Provided material:
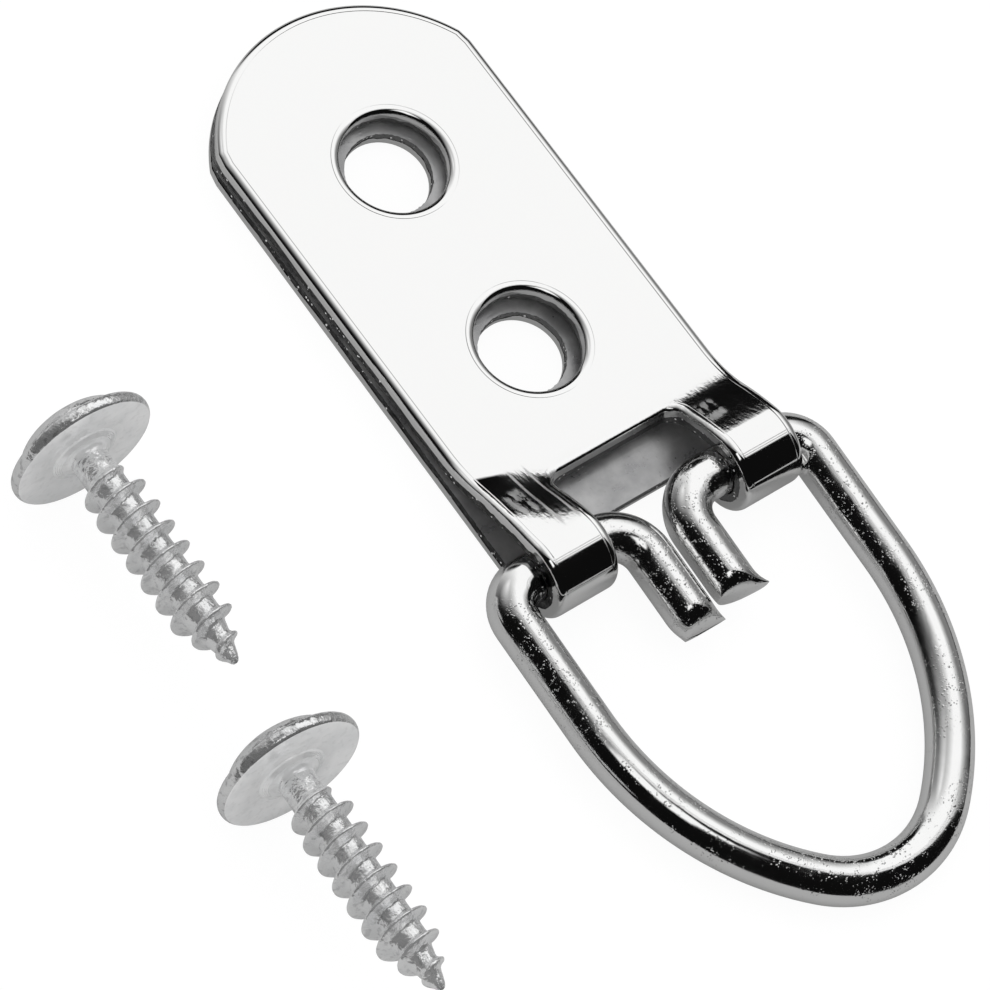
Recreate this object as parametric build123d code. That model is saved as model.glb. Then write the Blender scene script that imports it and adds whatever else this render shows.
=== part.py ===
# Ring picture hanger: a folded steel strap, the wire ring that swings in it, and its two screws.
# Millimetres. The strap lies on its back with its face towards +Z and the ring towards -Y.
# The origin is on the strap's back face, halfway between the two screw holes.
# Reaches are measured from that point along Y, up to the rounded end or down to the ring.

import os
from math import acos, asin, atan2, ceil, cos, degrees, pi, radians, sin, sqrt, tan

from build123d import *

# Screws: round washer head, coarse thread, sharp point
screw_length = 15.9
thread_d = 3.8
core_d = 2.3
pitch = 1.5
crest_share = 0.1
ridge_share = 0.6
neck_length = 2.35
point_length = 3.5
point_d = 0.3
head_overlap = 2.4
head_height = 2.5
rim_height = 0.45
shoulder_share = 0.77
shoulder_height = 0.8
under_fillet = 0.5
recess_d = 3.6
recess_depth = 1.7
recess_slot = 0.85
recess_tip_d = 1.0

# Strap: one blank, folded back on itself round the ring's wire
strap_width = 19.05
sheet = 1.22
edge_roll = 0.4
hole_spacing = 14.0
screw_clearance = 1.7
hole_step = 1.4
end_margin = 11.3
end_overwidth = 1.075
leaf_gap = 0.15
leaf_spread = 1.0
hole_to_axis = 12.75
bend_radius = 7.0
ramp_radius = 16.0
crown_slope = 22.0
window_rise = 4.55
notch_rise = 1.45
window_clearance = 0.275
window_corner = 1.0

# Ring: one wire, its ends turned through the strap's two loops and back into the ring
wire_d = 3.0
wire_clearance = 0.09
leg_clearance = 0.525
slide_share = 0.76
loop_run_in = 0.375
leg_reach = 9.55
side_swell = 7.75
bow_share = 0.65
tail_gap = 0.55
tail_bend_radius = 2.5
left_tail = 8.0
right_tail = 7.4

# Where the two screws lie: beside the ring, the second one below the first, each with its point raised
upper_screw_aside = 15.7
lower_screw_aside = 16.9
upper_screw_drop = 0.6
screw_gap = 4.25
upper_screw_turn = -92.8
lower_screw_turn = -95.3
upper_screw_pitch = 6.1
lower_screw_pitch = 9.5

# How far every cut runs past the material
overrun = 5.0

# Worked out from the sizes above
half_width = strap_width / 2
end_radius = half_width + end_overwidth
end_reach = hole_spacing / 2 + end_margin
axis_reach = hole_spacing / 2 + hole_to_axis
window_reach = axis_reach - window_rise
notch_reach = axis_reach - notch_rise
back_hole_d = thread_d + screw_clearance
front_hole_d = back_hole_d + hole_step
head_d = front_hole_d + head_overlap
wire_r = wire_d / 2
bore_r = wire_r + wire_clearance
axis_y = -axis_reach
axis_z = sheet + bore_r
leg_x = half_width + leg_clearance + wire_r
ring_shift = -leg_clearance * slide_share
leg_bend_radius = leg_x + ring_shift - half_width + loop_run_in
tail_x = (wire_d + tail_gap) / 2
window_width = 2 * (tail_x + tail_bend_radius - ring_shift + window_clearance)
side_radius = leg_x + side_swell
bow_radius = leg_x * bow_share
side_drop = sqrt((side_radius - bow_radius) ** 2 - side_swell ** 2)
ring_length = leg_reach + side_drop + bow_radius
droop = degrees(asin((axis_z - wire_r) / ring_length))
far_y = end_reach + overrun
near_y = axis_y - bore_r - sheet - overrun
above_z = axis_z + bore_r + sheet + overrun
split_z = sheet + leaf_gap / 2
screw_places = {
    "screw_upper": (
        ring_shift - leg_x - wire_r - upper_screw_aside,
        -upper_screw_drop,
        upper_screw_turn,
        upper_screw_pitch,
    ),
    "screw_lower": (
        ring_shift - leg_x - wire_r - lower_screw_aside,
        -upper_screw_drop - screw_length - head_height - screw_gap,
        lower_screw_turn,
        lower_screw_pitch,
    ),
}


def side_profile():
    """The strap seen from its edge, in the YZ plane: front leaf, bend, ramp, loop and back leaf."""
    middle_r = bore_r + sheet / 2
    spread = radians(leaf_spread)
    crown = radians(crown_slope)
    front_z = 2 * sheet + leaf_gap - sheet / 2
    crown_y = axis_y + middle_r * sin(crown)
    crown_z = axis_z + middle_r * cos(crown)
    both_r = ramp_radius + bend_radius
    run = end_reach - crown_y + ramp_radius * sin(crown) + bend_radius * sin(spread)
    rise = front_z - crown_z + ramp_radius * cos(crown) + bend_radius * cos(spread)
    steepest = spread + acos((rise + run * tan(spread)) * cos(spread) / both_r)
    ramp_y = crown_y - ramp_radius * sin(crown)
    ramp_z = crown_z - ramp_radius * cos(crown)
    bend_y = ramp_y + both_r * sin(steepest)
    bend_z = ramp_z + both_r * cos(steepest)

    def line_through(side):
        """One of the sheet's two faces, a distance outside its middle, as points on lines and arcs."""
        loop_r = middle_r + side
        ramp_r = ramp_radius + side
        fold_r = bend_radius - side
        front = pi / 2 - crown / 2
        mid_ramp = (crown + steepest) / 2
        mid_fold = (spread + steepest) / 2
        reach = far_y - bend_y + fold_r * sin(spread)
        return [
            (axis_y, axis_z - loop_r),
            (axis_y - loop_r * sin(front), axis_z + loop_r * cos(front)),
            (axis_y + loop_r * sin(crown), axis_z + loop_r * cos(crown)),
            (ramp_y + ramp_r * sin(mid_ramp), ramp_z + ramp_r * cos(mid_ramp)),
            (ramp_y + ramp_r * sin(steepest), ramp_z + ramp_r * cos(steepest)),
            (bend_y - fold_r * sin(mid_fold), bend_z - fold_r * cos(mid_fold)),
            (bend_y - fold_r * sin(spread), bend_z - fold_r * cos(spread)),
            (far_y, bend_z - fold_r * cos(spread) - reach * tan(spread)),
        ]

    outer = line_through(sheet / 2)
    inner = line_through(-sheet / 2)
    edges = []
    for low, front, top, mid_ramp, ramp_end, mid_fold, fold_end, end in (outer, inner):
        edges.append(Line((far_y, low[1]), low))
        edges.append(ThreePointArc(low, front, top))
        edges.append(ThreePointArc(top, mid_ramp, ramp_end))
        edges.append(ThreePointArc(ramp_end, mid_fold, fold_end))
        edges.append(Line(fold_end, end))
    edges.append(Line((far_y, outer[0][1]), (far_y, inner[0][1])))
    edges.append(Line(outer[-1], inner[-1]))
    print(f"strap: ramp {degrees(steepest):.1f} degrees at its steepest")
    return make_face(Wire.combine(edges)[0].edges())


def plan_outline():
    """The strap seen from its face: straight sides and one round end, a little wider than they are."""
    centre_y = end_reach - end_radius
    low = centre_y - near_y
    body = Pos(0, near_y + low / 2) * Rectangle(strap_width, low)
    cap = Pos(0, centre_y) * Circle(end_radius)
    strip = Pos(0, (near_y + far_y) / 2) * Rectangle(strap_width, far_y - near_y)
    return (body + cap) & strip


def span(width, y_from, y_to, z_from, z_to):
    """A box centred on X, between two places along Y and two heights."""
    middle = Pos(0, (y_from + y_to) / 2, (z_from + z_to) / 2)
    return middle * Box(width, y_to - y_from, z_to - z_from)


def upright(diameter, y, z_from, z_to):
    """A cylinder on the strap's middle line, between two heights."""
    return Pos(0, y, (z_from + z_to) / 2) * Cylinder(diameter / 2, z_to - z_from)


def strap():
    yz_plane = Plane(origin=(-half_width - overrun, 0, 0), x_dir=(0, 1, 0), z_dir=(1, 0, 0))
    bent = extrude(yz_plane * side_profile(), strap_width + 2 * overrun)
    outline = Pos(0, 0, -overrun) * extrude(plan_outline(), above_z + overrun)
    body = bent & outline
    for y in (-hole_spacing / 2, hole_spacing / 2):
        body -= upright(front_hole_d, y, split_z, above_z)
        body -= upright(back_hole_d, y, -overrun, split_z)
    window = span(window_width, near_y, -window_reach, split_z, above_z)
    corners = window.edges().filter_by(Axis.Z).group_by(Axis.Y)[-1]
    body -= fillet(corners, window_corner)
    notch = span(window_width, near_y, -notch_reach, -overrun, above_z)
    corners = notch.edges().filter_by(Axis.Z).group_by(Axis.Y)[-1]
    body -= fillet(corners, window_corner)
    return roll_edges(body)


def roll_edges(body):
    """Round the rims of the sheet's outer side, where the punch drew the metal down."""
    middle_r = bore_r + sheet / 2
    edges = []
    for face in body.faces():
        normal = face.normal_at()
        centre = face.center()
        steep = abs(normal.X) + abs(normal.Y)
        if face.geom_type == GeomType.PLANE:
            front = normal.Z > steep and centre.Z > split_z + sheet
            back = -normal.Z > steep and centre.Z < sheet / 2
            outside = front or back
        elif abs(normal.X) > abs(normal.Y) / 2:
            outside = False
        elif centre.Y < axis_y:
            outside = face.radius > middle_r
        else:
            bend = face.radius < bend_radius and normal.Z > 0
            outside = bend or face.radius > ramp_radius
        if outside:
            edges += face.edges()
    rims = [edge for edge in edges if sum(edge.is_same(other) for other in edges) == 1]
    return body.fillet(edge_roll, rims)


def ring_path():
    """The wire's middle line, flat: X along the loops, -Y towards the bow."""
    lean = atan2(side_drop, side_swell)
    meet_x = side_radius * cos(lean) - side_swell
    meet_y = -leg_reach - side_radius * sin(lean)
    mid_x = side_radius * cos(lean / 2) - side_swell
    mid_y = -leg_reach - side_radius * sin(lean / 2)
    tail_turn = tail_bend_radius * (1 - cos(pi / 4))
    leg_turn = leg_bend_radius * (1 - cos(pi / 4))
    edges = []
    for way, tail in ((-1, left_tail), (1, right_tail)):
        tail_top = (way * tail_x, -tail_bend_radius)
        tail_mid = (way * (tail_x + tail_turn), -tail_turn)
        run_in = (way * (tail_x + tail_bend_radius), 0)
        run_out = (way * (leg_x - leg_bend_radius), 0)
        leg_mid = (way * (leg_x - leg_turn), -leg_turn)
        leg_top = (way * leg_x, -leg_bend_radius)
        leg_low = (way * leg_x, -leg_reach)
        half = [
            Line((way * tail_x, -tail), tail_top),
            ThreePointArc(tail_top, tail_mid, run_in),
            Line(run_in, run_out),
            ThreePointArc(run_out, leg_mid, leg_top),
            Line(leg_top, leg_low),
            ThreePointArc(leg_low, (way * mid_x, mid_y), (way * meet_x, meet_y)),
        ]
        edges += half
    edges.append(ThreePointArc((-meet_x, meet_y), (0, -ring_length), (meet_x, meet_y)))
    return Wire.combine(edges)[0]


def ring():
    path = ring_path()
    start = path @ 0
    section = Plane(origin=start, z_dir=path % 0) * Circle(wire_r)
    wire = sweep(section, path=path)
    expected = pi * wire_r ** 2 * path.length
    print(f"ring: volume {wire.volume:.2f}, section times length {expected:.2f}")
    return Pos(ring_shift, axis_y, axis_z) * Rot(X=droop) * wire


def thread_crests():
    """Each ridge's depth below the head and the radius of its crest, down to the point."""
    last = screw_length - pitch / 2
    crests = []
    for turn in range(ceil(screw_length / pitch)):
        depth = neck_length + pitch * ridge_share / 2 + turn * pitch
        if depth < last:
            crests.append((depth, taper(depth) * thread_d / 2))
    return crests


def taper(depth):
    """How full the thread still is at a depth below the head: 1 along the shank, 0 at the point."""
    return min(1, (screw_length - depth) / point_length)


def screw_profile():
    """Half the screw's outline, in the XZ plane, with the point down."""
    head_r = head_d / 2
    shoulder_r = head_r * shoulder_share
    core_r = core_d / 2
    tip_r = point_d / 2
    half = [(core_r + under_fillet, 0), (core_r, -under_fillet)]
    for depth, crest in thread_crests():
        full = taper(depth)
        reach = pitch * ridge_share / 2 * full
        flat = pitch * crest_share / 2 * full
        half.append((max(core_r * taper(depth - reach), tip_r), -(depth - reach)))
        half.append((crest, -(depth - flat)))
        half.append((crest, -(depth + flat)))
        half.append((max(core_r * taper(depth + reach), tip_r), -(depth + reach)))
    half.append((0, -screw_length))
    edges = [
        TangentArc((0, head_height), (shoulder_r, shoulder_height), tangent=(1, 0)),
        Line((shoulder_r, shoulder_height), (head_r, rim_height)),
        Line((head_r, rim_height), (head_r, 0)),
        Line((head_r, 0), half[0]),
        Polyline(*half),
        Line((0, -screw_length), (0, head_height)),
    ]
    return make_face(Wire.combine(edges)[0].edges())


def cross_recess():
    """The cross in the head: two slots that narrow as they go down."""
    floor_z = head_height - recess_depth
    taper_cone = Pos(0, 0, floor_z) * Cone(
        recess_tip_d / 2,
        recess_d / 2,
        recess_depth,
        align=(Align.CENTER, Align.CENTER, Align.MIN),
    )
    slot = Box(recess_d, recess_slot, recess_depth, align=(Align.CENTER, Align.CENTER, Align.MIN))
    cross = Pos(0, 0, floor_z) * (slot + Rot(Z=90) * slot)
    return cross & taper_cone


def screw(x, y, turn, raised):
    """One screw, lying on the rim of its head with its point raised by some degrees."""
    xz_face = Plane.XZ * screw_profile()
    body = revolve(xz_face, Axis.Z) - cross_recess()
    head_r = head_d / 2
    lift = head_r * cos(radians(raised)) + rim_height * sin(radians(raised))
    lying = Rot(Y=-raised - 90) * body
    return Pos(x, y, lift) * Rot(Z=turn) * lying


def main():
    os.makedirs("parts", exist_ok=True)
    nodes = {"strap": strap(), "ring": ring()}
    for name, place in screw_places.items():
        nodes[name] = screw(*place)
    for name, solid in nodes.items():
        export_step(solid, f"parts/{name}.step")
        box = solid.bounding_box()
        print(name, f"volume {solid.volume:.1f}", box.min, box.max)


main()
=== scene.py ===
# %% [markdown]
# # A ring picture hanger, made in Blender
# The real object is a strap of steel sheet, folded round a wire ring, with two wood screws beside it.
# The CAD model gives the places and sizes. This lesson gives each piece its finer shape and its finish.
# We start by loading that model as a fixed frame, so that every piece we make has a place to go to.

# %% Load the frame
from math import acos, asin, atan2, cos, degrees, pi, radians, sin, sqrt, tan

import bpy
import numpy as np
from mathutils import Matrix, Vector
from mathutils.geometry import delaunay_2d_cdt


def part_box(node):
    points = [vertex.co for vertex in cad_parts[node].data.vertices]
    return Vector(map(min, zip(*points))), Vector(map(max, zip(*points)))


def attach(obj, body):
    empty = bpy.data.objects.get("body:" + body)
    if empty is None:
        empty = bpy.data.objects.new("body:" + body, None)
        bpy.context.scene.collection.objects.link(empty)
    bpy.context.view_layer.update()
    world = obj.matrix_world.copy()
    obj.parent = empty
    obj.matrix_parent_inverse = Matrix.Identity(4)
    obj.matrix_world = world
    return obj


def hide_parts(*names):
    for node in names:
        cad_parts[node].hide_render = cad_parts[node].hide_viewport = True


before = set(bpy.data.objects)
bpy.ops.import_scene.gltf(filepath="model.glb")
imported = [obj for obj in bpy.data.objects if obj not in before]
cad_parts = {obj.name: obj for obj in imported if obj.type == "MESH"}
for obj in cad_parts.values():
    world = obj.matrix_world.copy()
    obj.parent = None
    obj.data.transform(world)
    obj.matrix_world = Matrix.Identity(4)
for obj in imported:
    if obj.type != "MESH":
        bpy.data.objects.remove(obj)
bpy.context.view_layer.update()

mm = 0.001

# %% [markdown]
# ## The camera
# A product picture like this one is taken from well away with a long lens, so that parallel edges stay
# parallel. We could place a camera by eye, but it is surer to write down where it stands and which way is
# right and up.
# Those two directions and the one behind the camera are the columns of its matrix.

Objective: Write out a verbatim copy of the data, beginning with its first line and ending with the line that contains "from build123d import *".

Written response:
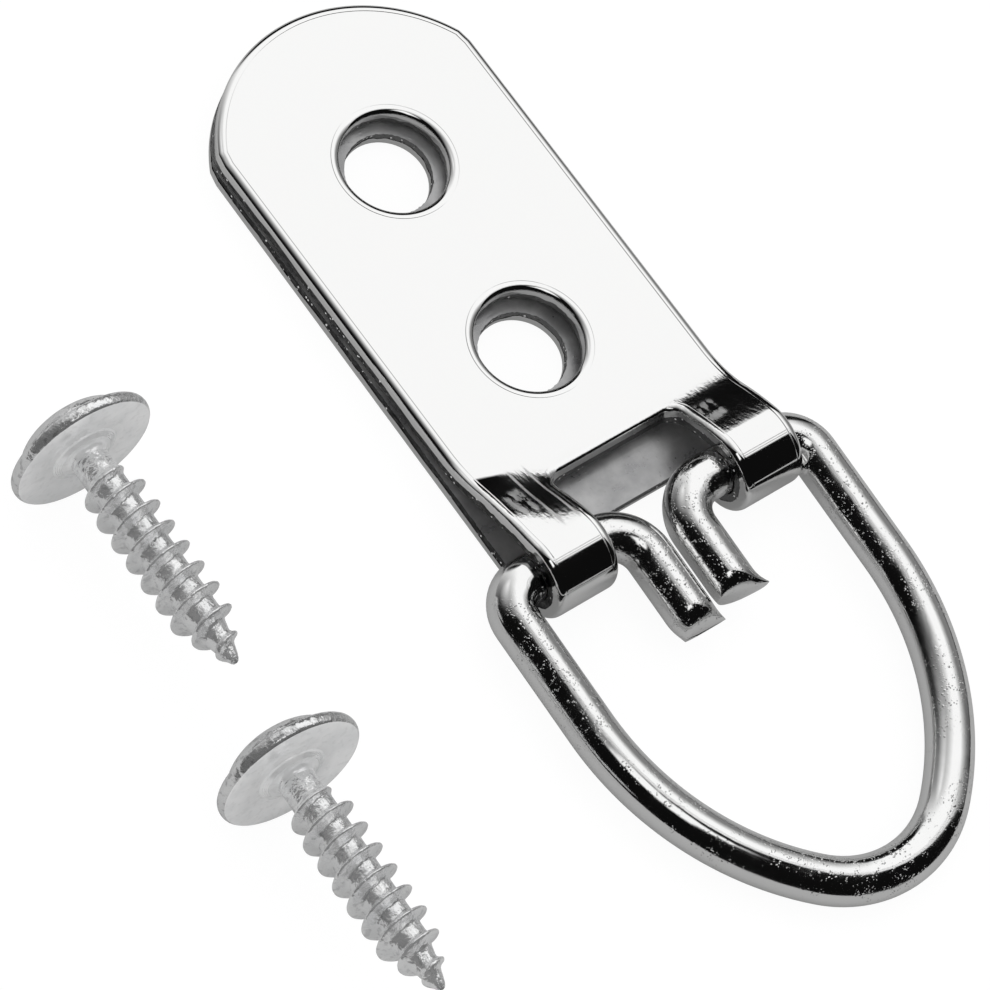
Recreate this object as parametric build123d code. That model is saved as model.glb. Then write the Blender scene script that imports it and adds whatever else this render shows.
=== part.py ===
# Ring picture hanger: a folded steel strap, the wire ring that swings in it, and its two screws.
# Millimetres. The strap lies on its back with its face towards +Z and the ring towards -Y.
# The origin is on the strap's back face, halfway between the two screw holes.
# Reaches are measured from that point along Y, up to the rounded end or down to the ring.

import os
from math import acos, asin, atan2, ceil, cos, degrees, pi, radians, sin, sqrt, tan

from build123d import *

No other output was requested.